- _DIRECTIONS_:
Could you write out the opening lines of the data, word for word, stopping after the line that contains "shape, dark, smooth=True)"?

- _DATA SECTION_:
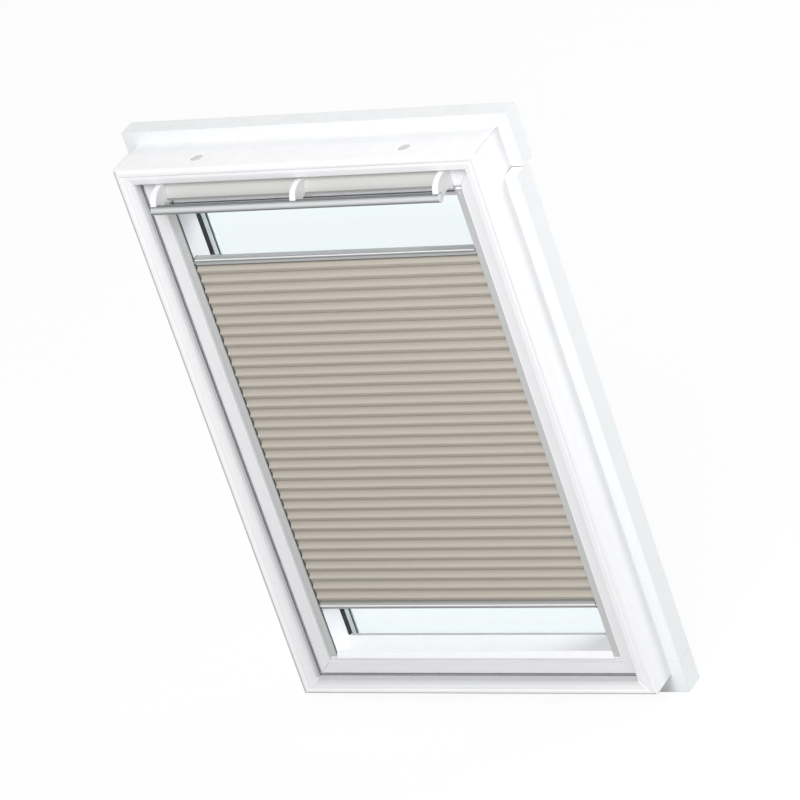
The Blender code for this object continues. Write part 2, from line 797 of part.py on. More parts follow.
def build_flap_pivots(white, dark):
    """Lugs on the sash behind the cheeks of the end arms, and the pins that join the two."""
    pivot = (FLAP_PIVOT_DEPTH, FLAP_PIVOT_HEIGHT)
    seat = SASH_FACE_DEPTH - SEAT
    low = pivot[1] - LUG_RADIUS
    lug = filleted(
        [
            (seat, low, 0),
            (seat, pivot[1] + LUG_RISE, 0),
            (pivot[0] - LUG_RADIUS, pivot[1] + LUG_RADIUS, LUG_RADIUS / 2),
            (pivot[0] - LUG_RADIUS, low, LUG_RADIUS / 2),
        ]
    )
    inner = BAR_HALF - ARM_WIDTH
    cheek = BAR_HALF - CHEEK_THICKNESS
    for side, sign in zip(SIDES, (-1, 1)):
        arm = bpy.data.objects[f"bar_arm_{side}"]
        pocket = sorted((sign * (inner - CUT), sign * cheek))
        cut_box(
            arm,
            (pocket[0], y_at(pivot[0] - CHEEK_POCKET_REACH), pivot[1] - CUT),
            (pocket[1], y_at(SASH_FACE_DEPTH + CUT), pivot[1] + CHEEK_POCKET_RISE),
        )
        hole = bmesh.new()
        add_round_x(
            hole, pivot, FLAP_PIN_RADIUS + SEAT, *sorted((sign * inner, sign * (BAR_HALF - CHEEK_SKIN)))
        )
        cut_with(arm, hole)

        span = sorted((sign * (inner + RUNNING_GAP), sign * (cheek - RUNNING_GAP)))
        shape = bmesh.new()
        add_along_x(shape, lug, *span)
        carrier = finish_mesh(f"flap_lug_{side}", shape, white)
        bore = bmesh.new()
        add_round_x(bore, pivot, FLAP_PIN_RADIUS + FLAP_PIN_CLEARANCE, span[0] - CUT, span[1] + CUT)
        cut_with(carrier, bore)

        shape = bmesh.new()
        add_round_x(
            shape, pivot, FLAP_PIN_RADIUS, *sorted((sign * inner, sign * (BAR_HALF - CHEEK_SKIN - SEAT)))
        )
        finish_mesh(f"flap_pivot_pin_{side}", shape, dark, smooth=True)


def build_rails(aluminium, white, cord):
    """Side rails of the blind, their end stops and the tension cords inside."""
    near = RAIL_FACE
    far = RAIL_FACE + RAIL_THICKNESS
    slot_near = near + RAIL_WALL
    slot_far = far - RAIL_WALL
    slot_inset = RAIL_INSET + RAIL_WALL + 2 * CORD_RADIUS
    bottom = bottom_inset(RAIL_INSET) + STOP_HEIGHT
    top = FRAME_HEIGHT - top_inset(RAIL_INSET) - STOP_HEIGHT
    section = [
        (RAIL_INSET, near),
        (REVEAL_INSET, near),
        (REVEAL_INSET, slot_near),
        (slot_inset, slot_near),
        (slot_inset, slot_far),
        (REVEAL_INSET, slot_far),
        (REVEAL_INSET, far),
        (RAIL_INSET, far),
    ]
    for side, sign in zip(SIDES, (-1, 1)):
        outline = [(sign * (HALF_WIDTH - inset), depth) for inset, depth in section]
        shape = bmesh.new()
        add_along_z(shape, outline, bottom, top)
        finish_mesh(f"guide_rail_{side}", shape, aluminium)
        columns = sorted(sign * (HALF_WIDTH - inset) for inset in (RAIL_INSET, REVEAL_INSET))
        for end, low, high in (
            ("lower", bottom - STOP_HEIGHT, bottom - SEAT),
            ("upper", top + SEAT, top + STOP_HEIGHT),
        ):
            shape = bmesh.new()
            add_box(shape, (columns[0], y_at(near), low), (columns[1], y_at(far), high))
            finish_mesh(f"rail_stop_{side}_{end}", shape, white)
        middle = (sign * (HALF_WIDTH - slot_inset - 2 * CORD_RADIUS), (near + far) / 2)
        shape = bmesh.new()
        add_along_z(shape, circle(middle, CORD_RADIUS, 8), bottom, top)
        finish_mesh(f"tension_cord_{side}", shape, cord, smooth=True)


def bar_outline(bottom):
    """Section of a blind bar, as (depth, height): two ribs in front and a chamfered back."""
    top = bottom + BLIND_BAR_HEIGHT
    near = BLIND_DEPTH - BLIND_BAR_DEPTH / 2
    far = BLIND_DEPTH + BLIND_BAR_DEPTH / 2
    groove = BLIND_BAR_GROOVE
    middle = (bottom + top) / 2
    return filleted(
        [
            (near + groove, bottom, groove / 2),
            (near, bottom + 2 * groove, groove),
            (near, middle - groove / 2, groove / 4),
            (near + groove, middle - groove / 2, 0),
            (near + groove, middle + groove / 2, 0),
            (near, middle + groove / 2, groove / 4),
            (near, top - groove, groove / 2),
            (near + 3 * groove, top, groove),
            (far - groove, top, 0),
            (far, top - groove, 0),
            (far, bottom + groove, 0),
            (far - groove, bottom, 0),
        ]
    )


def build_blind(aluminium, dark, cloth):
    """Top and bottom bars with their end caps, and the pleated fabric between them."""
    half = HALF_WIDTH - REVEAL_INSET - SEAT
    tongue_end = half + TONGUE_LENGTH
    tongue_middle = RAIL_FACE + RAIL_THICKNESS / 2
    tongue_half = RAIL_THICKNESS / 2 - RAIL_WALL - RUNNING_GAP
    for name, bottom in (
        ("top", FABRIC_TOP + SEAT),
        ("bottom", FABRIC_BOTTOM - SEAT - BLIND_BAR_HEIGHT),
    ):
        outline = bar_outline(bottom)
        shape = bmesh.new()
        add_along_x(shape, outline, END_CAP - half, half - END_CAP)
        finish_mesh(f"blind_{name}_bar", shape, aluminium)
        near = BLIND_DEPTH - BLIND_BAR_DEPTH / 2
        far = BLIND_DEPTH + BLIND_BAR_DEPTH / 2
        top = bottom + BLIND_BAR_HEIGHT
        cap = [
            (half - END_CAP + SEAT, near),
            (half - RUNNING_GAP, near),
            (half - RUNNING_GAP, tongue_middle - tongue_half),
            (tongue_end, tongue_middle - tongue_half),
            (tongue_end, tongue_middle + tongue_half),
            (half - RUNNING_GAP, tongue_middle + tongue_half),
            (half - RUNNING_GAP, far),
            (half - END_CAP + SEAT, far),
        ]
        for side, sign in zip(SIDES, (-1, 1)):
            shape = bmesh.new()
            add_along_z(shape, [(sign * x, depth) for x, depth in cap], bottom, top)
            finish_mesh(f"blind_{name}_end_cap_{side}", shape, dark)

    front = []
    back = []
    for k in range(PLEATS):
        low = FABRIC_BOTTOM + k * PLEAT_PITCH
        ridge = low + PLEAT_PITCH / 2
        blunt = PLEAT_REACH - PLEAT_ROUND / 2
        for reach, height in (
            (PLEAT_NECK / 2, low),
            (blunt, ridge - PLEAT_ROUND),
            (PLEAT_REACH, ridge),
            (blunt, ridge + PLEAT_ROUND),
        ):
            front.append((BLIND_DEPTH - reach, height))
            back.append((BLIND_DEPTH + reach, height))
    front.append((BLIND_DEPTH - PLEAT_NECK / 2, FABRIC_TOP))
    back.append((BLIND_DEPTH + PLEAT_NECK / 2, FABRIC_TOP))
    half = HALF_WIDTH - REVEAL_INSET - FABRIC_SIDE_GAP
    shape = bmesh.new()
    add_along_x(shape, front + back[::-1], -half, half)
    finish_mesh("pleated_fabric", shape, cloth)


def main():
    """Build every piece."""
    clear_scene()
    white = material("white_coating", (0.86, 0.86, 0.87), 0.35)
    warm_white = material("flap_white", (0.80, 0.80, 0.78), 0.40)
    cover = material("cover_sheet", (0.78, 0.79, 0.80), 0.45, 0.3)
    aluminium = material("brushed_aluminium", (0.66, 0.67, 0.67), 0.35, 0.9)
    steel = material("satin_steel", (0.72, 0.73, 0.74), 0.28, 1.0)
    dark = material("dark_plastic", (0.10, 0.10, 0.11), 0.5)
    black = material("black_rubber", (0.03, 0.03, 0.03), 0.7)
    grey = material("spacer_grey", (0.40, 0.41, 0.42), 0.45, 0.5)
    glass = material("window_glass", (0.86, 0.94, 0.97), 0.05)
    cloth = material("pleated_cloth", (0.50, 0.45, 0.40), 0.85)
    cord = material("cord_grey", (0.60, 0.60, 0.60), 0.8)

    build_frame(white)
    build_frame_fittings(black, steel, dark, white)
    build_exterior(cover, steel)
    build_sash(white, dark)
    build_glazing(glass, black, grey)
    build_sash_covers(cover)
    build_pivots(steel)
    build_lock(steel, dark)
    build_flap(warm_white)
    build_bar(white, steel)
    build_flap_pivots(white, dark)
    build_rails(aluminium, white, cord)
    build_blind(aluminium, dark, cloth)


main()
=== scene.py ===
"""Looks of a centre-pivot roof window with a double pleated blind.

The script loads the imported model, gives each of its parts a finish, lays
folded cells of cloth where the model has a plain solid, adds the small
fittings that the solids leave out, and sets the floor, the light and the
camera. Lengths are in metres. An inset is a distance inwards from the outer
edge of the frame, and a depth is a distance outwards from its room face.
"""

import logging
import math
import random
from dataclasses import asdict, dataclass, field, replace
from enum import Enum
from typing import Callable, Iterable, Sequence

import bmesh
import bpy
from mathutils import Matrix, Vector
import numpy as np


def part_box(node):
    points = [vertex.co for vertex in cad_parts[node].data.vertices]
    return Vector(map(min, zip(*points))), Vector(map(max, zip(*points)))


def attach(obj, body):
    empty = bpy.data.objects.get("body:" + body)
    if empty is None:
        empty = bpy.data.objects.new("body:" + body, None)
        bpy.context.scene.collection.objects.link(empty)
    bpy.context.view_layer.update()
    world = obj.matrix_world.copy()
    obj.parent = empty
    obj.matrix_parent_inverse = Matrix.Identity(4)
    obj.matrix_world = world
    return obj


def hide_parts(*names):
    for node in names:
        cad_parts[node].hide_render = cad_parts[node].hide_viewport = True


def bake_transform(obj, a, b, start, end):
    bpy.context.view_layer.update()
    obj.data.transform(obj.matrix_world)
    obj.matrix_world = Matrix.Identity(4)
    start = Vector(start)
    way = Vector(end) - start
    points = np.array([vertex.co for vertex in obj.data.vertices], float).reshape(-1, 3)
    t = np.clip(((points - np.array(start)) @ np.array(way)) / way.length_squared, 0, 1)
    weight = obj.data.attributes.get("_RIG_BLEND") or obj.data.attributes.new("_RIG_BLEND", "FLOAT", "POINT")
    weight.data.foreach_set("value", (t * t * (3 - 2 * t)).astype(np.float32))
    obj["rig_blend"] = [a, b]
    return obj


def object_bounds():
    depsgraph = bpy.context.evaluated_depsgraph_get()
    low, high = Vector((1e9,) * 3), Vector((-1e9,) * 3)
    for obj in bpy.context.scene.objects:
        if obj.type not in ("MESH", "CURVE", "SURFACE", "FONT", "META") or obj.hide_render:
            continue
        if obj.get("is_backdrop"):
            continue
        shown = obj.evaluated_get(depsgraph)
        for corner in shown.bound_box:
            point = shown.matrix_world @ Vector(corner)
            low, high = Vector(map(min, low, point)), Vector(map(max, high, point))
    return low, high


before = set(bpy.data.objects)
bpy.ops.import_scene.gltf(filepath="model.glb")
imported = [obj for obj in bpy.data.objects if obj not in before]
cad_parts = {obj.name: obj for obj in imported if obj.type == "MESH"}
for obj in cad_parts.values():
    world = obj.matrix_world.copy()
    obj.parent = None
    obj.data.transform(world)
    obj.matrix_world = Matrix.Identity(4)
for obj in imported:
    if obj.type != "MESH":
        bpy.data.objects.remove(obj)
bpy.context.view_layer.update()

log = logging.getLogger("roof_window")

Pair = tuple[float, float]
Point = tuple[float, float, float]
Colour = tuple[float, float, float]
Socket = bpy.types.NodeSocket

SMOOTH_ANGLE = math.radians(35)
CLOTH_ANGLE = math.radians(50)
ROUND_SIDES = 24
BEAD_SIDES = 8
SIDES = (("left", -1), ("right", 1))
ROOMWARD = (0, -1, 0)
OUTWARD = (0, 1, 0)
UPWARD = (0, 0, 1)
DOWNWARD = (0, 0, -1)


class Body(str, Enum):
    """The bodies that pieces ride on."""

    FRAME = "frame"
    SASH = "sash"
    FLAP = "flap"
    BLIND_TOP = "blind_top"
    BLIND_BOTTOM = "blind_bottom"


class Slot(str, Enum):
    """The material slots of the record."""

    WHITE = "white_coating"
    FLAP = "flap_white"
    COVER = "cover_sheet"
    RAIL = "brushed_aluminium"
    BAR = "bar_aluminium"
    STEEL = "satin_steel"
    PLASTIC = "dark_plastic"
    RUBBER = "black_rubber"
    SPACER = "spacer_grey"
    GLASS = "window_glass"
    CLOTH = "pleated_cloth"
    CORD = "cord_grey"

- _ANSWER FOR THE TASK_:
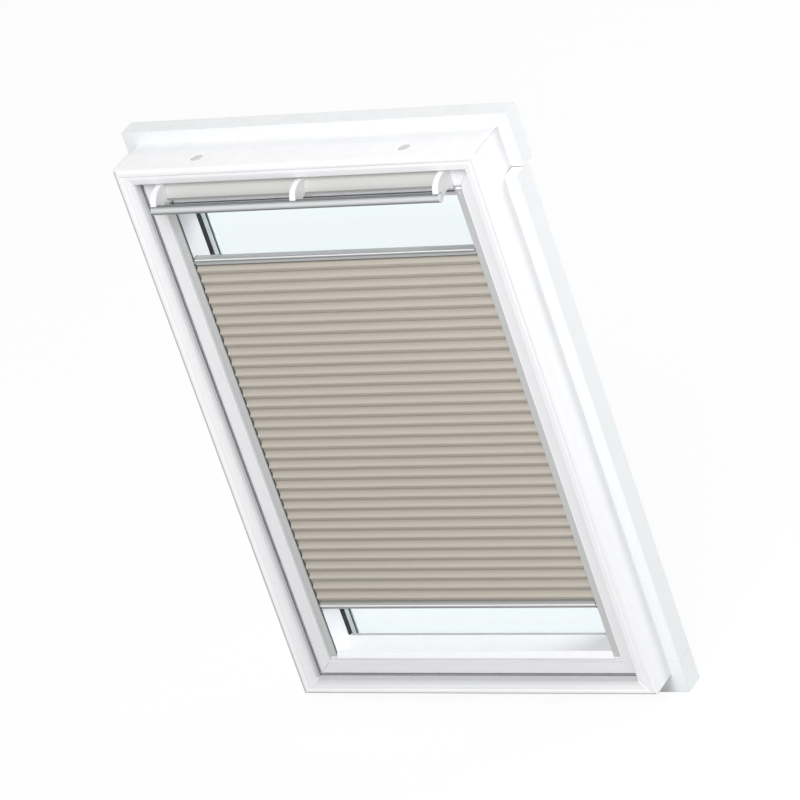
The Blender code for this object continues. Write part 2, from line 797 of part.py on. More parts follow.
def build_flap_pivots(white, dark):
    """Lugs on the sash behind the cheeks of the end arms, and the pins that join the two."""
    pivot = (FLAP_PIVOT_DEPTH, FLAP_PIVOT_HEIGHT)
    seat = SASH_FACE_DEPTH - SEAT
    low = pivot[1] - LUG_RADIUS
    lug = filleted(
        [
            (seat, low, 0),
            (seat, pivot[1] + LUG_RISE, 0),
            (pivot[0] - LUG_RADIUS, pivot[1] + LUG_RADIUS, LUG_RADIUS / 2),
            (pivot[0] - LUG_RADIUS, low, LUG_RADIUS / 2),
        ]
    )
    inner = BAR_HALF - ARM_WIDTH
    cheek = BAR_HALF - CHEEK_THICKNESS
    for side, sign in zip(SIDES, (-1, 1)):
        arm = bpy.data.objects[f"bar_arm_{side}"]
        pocket = sorted((sign * (inner - CUT), sign * cheek))
        cut_box(
            arm,
            (pocket[0], y_at(pivot[0] - CHEEK_POCKET_REACH), pivot[1] - CUT),
            (pocket[1], y_at(SASH_FACE_DEPTH + CUT), pivot[1] + CHEEK_POCKET_RISE),
        )
        hole = bmesh.new()
        add_round_x(
            hole, pivot, FLAP_PIN_RADIUS + SEAT, *sorted((sign * inner, sign * (BAR_HALF - CHEEK_SKIN)))
        )
        cut_with(arm, hole)

        span = sorted((sign * (inner + RUNNING_GAP), sign * (cheek - RUNNING_GAP)))
        shape = bmesh.new()
        add_along_x(shape, lug, *span)
        carrier = finish_mesh(f"flap_lug_{side}", shape, white)
        bore = bmesh.new()
        add_round_x(bore, pivot, FLAP_PIN_RADIUS + FLAP_PIN_CLEARANCE, span[0] - CUT, span[1] + CUT)
        cut_with(carrier, bore)

        shape = bmesh.new()
        add_round_x(
            shape, pivot, FLAP_PIN_RADIUS, *sorted((sign * inner, sign * (BAR_HALF - CHEEK_SKIN - SEAT)))
        )
        finish_mesh(f"flap_pivot_pin_{side}", shape, dark, smooth=True)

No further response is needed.